Council worker dismissed to prevent him obtaining his pension

A council employee dismissed to prevent him from obtaining his pension is claiming £1m in compensation after winning his Employment Tribunal claim for unfair dismissal and discrimination on the grounds of age.

John Wooster, 50, had been employed by the London Borough of Tower Hamlets for 33 years when he was made redundant, a few months before he would have benefited from enhanced pension entitlements.

Mr Wooster started working with the council when he was 16 and continued to work his way up the ladder until he was 49 and a half. He claimed that knowing that he would be entitled to his pension and a lump sum if he were made redundant upon reaching the age of 50, the council deliberately refused to redeploy him and dismissed him immediately.

Mr Wooster was on a secondment when he was dismissed. His manager at the time told the Director of the council’s housing management, that he would continue to pay Mr Wooster’s salary up to when he turned 50. The Director replied: “If you are going to pay his salary then you can pay his bloody pension when he is 50. If he goes now, we save the cost of the pension.”

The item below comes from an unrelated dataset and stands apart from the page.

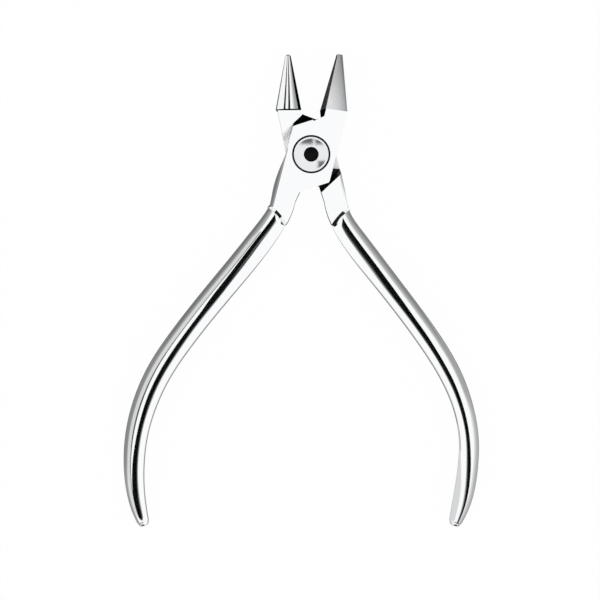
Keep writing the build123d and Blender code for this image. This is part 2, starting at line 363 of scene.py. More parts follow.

The Tribunal concluded from this that the trigger for the decision to dismiss Wooster was his age, and said that the council’s HR department had “with all the inevitability of a misguided juggernaut” put into motion a process that led to Wooster’s dismissal.

Wooster is claiming a total of £1m compensation for loss of employment until his age of retirement at 65, loss of pension and injury to feelings. The Tribunal found that London Borough of Tower Hamlets had failed to adhere to the statutory dismissal procedure and awarded him a 50% uplift on compensation. The level of the compensation award will be decided at a future hearing.